Ho studiato a fondo quest’opera, i suoi personaggi e le ambientazioni. Fino a scovare in Spagna una comunità gitana. E’ la più grande del mondo e si trova alla periferia di Siviglia, in una Chabola, ossia la baraccopoli ai margini della città. Dall’immaginario delle chabolas ho tratto gli spunti per costumi e scenografia, mettendo il tutto in grande sintonia con lo Sferisterio. Il sapore di una periferia disagiata e disastrata poteva essere perfettamente rappresentata in uno spazio come il palco dell’arena di Macerata, a partire dall’immagine forte del muro che segna un confine ideale tra il mondo civile, borghese e civilizzato, e il palco, che rappresenta la periferia del mondo, che crepa di fame a livelli indecenti. Un pezzo di muro è rotto e sul pavimento solo macerie e detriti da degrado urbano, cumuli di intonaci su ghiaia. L’unico elemento modulare che simboleggia il conflitto tra gli opposti, che si fronteggiano sul palco e nell’intimità dei personaggi, sono le transenne. Tutta Carmen in una settantina di transenne, arrugginite e invecchiate, che vanno a definire le geometrie dei luoghi, fino a scomparire nel quarto atto. Nessuna scena fissa, con elementi che evocano distanze e conflitti. E’ difficile fare teatro così, perché è l’elemento umano che evoca un’azione.

 

Quanto è importante il ruolo dell’elemento umano nelle sue rappresentazioni.

 

La differenza tra bello spettacolo e brutto lo fa proprio l’elemento umano, la sua creatività e la capacità di costruire relazioni tra le persone legate da un’urgenza comune. Non si fa questo mestiere solo per guadagnare, ma perché vuoi donare all’altro. In questa ottica, il dato economico smette di essere ricattatorio. La mia generazione deve affrancarsi dal ricatto del danaro. Tutto il festival sta lavorando con ritmi e condizioni economiche che soltanto cinque, sei anni fa sarebbe stato impensabile.
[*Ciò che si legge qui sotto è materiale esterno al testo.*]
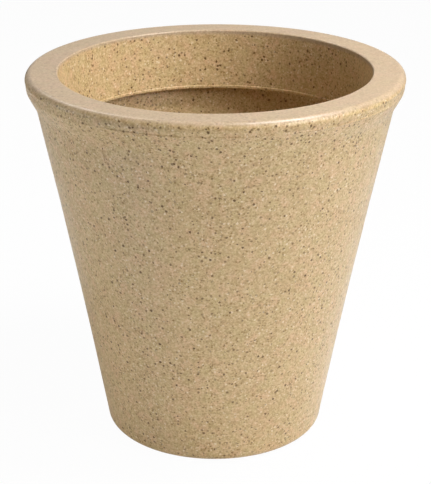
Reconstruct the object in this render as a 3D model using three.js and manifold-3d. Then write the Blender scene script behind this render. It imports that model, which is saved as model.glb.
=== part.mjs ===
// Cone planter: a hollow moulded tub with a broad flat rim and an inner skirt,
// standing on a foot ring, with a rubber plug in each drain hole of its base.
// Millimetres, +Z up, origin on the floor under the middle of the base. The tub is round about Z.
import * as THREE from 'three';
import { mergeVertices } from 'three/addons/utils/BufferGeometryUtils.js';
import Module from 'manifold-3d';

const wasm = await Module();
wasm.setup();

// Tub as a whole
const HEIGHT = 457;
const RIM_DIAMETER = 450; // at the widest, where the face meets the rounding above it
const BASE_DIAMETER = 267; // where the wall's line meets the floor
const SKIN = 4;

// Rim, from its outer face over the flat top to the mouth
const RIM_WIDTH = 38.5;
const RIM_CORNER_RADIUS = 8;
const RIM_MOUTH_RADIUS = 2; // rounding of the edge round the mouth
const RIM_FACE_HEIGHT = 19.5;
const RIM_FACE_DRAFT = 1;
const RIM_EDGE_RADIUS = 4; // rounding of the face's lower edge

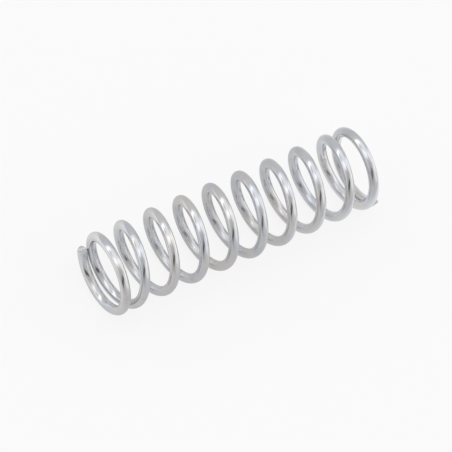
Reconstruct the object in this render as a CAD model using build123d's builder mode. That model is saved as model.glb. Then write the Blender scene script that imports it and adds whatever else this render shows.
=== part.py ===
from build123d import *
from math import cos, pi, radians, sin
import os

os.makedirs("parts", exist_ok=True)

# A governor spring: one length of round steel wire wound left-hand into an open compression coil.
# Its end turns are closed against their neighbours and left unground, with the tips cut square.
# The coil lies along X. The origin is under its middle, on the surface that it lies on.
# All lengths are millimetres.

wire_diameter = 1.5
inside_diameter = 9.8  # passes over a governor rod with room to slide
free_length = 46.1  # over the wire of both end turns, unloaded
total_turns = 10.37  # from tip to tip
closing_turns = 0.5  # at each end, wound at the closing pitch
run_out_turns = 1.0  # at each end, where the closing pitch opens to the working pitch
closed_gap = 0.03  # left between a tip and the turn that it closes against
bends_per_turn = 6  # arcs that follow the wire round one turn, within a hundredth of a millimetre

mean_radius = (inside_diameter + wire_diameter) / 2
axis_height = mean_radius + wire_diameter / 2

# The turns don't come out whole, and the part of a turn left over makes one side of the coil heavier.
# The coil rolls until that side is lowest, so the middle of the part turn is at the bottom.
# Angles are degrees round from the top, towards +Y.
first_tip_angle = 180 - 180 * (total_turns % 1)


def rise(turn, closing_pitch, working_pitch):
    """How far along the axis the wire has come, this many turns from a tip.

    The pitch eases from the closing value to the working one with no step in its slope, as the
    smooth step s * s * (3 - 2 * s) does. Summed over the run-out, that is s ** 3 - s ** 4 / 2.
    """
    s = min(max((turn - closing_turns) / run_out_turns, 0), 1)
    opened = run_out_turns * (s**3 - s**4 / 2) + max(turn - closing_turns - run_out_turns, 0)
    return closing_pitch * turn + (working_pitch - closing_pitch) * opened


# Both pitches follow from two lengths, each of them a sum of so much of one pitch and so much of
# the other: one turn from its tip the wire has risen by its own diameter and the gap, and half of
# the turns make half of the length between the tips' centres.
first_closing = rise(1, 1, 0)
first_working = rise(1, 0, 1)
half_closing = rise(total_turns / 2, 1, 0)
half_working = rise(total_turns / 2, 0, 1)
first_rise = wire_diameter + closed_gap
half_rise = (free_length - wire_diameter) / 2
share = first_closing * half_working - first_working * half_closing
closing_pitch = (first_rise * half_working - first_working * half_rise) / share
working_pitch = (first_closing * half_rise - first_rise * half_closing) / share


def wire_center(turn):
    """The wire's centre, this many turns from the tip at the -X end. Both halves wind alike."""
    if turn <= total_turns / 2:
        x = rise(turn, closing_pitch, working_pitch) - half_rise
    else:
        x = half_rise - rise(total_turns - turn, closing_pitch, working_pitch)
    angle = 2 * pi * turn + radians(first_tip_angle)
    return (x, mean_radius * sin(angle), axis_height + mean_radius * cos(angle))


# The wire leaves its first tip square to the radius there, climbing at the closing pitch.
tip_angle = radians(first_tip_angle)
tip_climb = closing_pitch / (2 * pi * mean_radius)
tip_direction = (tip_climb, cos(tip_angle), -sin(tip_angle))

# Each bend is an arc that carries straight on from the one before it to the next place on the coil.
bends = round(total_turns * bends_per_turn)
places = [wire_center(total_turns * bend / bends) for bend in range(bends + 1)]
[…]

Una singola rappresentazione sarebbe costata tanto quanto l’intero festival 2012. Proprio per questo mi piace pensare che qui siamo i primi a ribaltare il discorso. L’opera lirica è sempre stata la regina ricca degli spettacoli dal vivo. Ed è bello e giusto che proprio la lirica cerchi una risposta gioiosa e rivoluzionaria alla crisi economica in corso. Con una rivoluzione che parte dal sacrificio degli artisti, e che sia da esempio ai più giovani.

 

Rientra in questa ottica quello che lei definisce uno spettacolo eco-sostenibile?

 

Già, vogliamo dimostrare che si può fare grande teatro, mettendoci grande cuore, grande pancia e grande testa. Faccio parte di quella generazione che ha ereditato sperperi vergognosi, inutili e spesso ingiusti, differenziazioni di trattamento inaccettabili. E oggi ci troviamo di fronte a due scelte: finire di usare quel poco che c’è; oppure tentare di fare una cosa diversa, provare con i pochi mezzi che ci sono a rilanciare un mondo, con un altro modo di lavorare, un’altra forma mentis, che non consumi ma rigeneri. Noi italiani diamo il meglio nelle situazioni drammatiche. Qui, allo Sferisterio, nel 2012, vogliamo riportare tutto a terra, ribaltando l’assioma che vuole da sempre che un bello spettacolo sia anche costoso. Non sprecheremo risorse inutilmente, e permetteremo a questo festival di durare per sempre.